As we drove away I saw many pigeons and green parrots about the walls of the Winter Palace, and noticed that all over the building niches had been left for the birds.

Mr Hira Singh told me that the population of Nabha town is over 15,000 and that it is "quite a busy city" with steam cotton-mills (I had seen the tall chimneys near the railway station). The city gateways I passed through are quite stately buildings and in an upper chamber of each gateway, with its silk covering hanging out over the window-sill, is kept a copy of the sacred Granth of the Sikhs.

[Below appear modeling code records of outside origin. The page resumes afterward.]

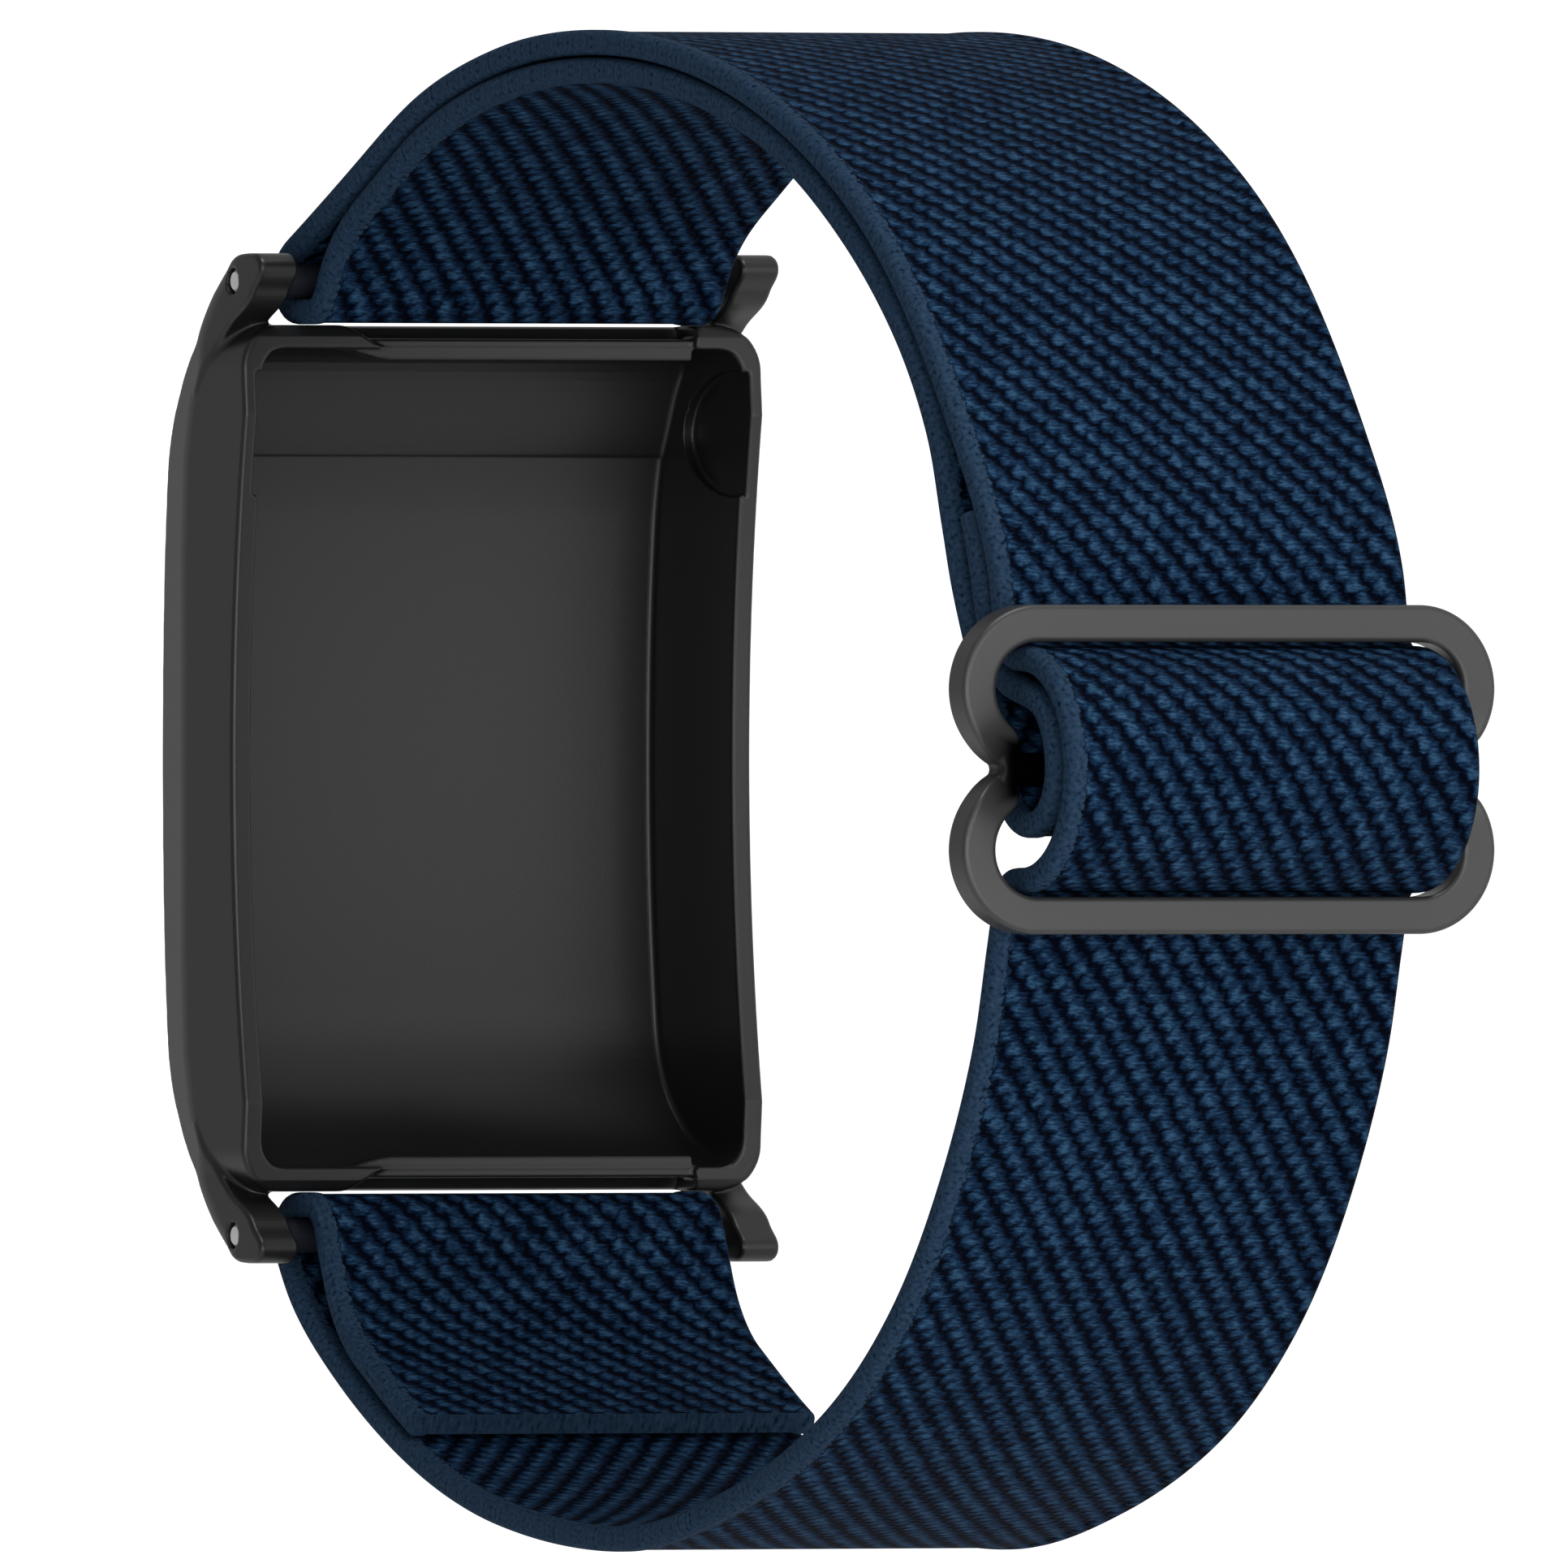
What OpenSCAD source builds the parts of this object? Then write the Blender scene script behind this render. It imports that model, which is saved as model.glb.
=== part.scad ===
// Elastic wrist band for a rectangular tracker module: a metal cradle with two pairs of
// lugs, two spring bars, one woven strap and a double ring slider that sets its length.
// Frame: +X across the wrist, +Y from the cradle to the slider, +Z along the cradle.
// The origin is the middle of the wrist opening. Outlines are drawn in the Y-Z plane as
// [y, z, heading] anchors, where y counts from the cradle's rim and becomes Y at the end.

/* [Cradle] */
// Width of the cradle across the wrist
case_w = 25.5; // [24.5:0.1:27]
// Length of the cradle between the outsides of its end walls
case_len = 37.6; // [37:0.1:38.5]
// Depth from the rim, at mid length, to the outer face
case_depth = 8.1; // [7.9:0.1:8.6]
// Thickness of the side walls at the rim
wall = 0.95; // [0.8:0.05:1.1]
// Thickness of the floor
floor_t = 1.1; // [0.9:0.1:1.3]
// Thickness of each lug along the spring bar
lug_t = 1.9; // [1.7:0.1:2.1]

/* [Spring bars] */
// Distance of each spring bar's axis from the cradle's middle
pin_z = 20.8; // [20.7:0.05:20.9]
// Outer diameter of the spring bar's tube
tube_d = 1.5; // [1.4:0.05:1.5]
// Diameter of the tip that sits in the lug's hole
tip_d = 1.0; // [0.9:0.05:1.05]
// Diameter of the hole through each lug
lug_hole_d = 1.15; // [1.1:0.05:1.25]
// How far each tip can be pushed in
tip_travel = 1.85; // [1.8:0.05:2]

/* [Strap] */
// Width of the webbing
strap_w = 19.8; // [18:0.1:20]
// Thickness of the webbing
strap_t = 1.1; // [0.9:0.05:1.1]

/* [Slider] */
// Width of the slider across the strap
slider_w = 25.75; // [25:0.25:27]
// Height of the slider along the strap
slider_h = 14.1; // [14:0.1:14.3]
// Width of the metal round each slot
slider_bar = 1.6; // [1.4:0.05:1.6]
// Thickness of the slider's plate
slider_t = 1.6; // [1.4:0.1:1.7]
// Diameter of the slider's middle bar
middle_bar_d = 1.8; // [1.5:0.1:2]

/* [Hidden] */
$fn = 64;

rim_y = -33;            // Y of the rim's plane, so that the origin is in the wrist opening
half_len = case_len / 2;
rim_rise = 1.22;        // how far the rim's ends stand towards the wrist
rim_arc_r = 92;         // radius of the rim's hollow between them
outer_y = -case_depth;
floor_y = outer_y + floor_t;
side_edge_y = -4.4;     // where the side walls start to lean in
side_lean = 0.42;       // how far they have leaned at the outer face
corner_r = 2;
bar_play = 0.04;        // radial clearance of the webbing and the tips round the spring bars
slider_y = 68.2;        // middle of the slider's plate
slider_z = -0.5;
body_half = 10.6;       // half the length of a spring bar's tube
tube_bore_d = 1.05;
tip_recess = 0.12;      // how far the tip's end sits inside the lug's outer face
scoop_w = 15.1;         // width of the scoop behind each snap lip
scoop_x = -2;           // the scoop's middle, off the middle of the band
recess_r = 3.1;         // round recess inside each side wall
recess_z = 14.1;
recess_depth = 0.3;
tip_inner = 4.55 + tip_travel;  // where each tip's inner end stops inside the tube
stitch_d = 0.28;
stitch_gap = 0.03;

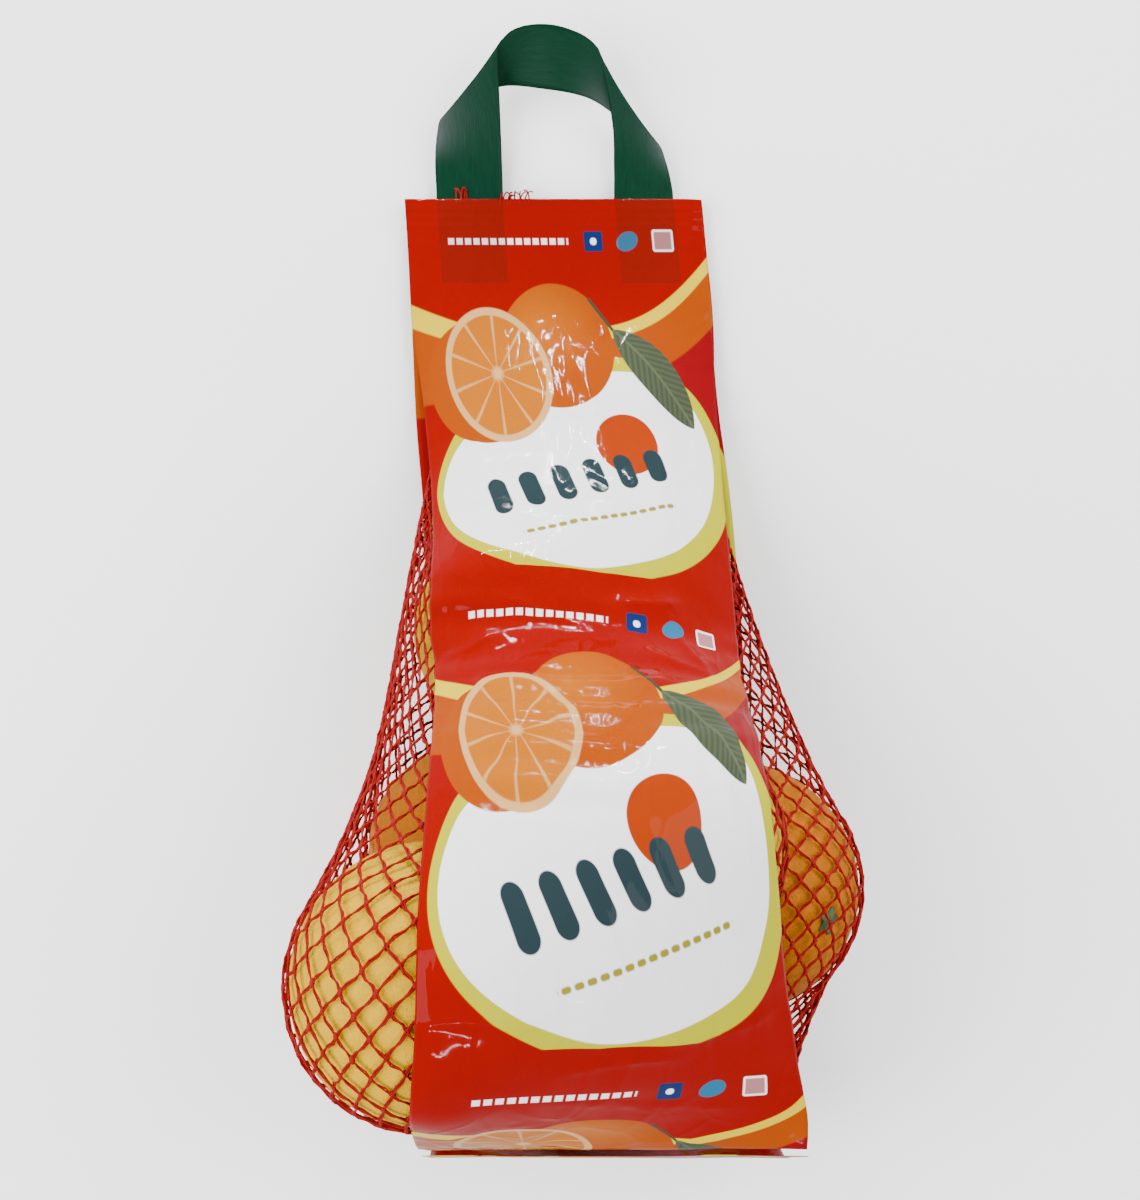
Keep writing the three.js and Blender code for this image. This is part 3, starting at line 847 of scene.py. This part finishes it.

Driving through part of the city and out again we passed a Hindoo temple with a spacious tank, over one end of which spread the twisting branches of a beautiful "beri" tree, and before long came to Elgin House, a newer building than the Winter Palace, with a very large Durbar Hall, having at one end a painting of Queen Victoria. It was here that the sitting was to take place, and after choosing a suitable position in which His Highness's gold chair of state might be placed ready I went over the rooms of Elgin House and also upon the roofs of the upper storeys.

The Vakil showed me the chief treasures with great pride, but among them all there was not a single beautiful thing of native craftsmanship. Instead of this there were huge modern German vases—pictures sliced into one another by a mechanical trick, so that as you moved along in front, the Princess of Wales changed gradually into the Prince. Mechanical singing-birds of most expensive accomplishment were made to warble for my delectation and greatest of all wonders at the Court of Nabha, a clock-work group of figures behaved quite like real people and a band of musicians played operatic airs while a ballet dancer stood tiptoe on one leg. The mechanical singing-birds had already made me think of Hans Andersen's story of the nightingale, and here was the heroine of another of his tales re-created after the burning she endured with her beloved tin soldier as devotedly as any Hindoo widow of suttee days.

The formal gardens were pleasantly arranged, but managed to avoid the beauty of an Oriental Bagh without achieving that of the European style they sought to imitate. The proportions were good, but there was no grass and one longed vainly for spaces of lawn or greensward to contrast with the elaborate carpet bedding.